For the last decade, Australian net consumption of container materials has experienced low net growth and annual consumption has ranged between one million and 1.1 million metric tons. On average, annualized growth has been about 0.6% per annum over the decade from 2005. In the year to June 30, 2016 the demand surged to well over 1.2 million metric tons, a 14.6% increase from the previous year, according to research by IndustryEdge. There is no clear explanation for this surge in demand. There is evidence of increased exports of packaged food and some market share gains against other packaging materials and probably inventory adjustments have impacted the apparent demand statistics.
Annual consumption of container materials in New Zealand is naturally much lower than in Australia, in line with the smaller NZ population. Oji, being the only local producer, enjoys a more significant market share (probably more than 50%) but still has to share that market with Visy and Orora (trading under the evocative Orora Kiwi Packaging brand). The net consumption of container materials is proportionally larger than the population would indicate, due to the very large export component of fruit (particularly kiwi fruit and apples), vegetable, meat and dairy products. Statistics from New Zealand are lumped so that it is difficult to extract information specific to the corrugated box sector but its size is about 30% the size of the Australian market. Given that Oji exports about half of its Kraftliner production and a much larger percentage of its corrugating medium, the attraction of growing its Australasian business is compelling.

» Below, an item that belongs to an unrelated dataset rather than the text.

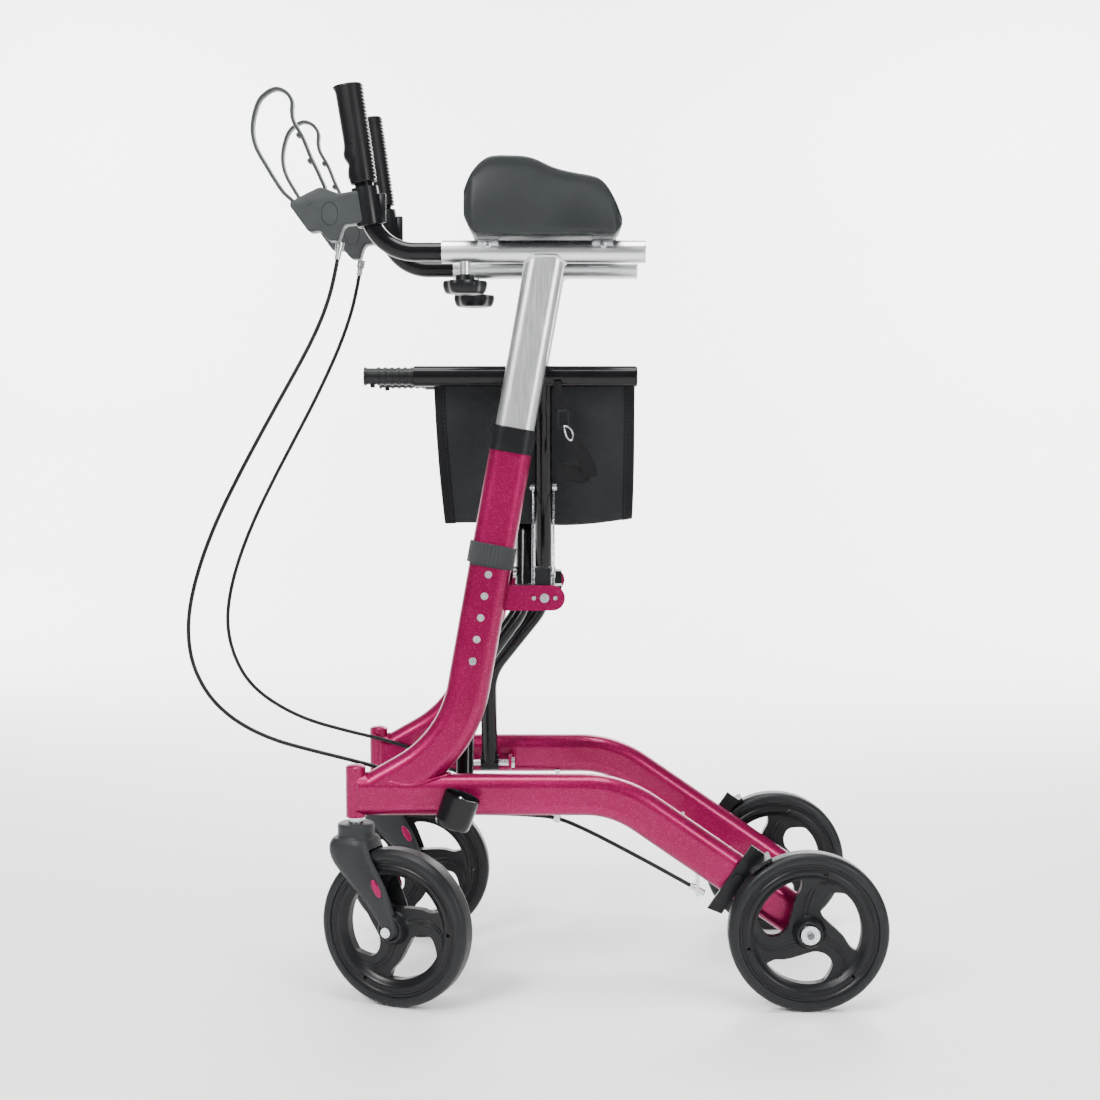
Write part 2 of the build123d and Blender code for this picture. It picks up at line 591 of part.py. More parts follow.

It remains to be seen whether this investment by Oji signals the start of an alignment to match paper manufacturing capacity on a regional basis, consistent with the objectives of Oji to consolidate its leadership ambitions in Asia-Pacific. Of course it may be the start of a more localized trans-Tasman strategy with an objective of consolidating its position in Australasia. One thing is for sure and it is that Visy and Orora will be revisiting their own marketing and development plans to be ready if a new box war erupts.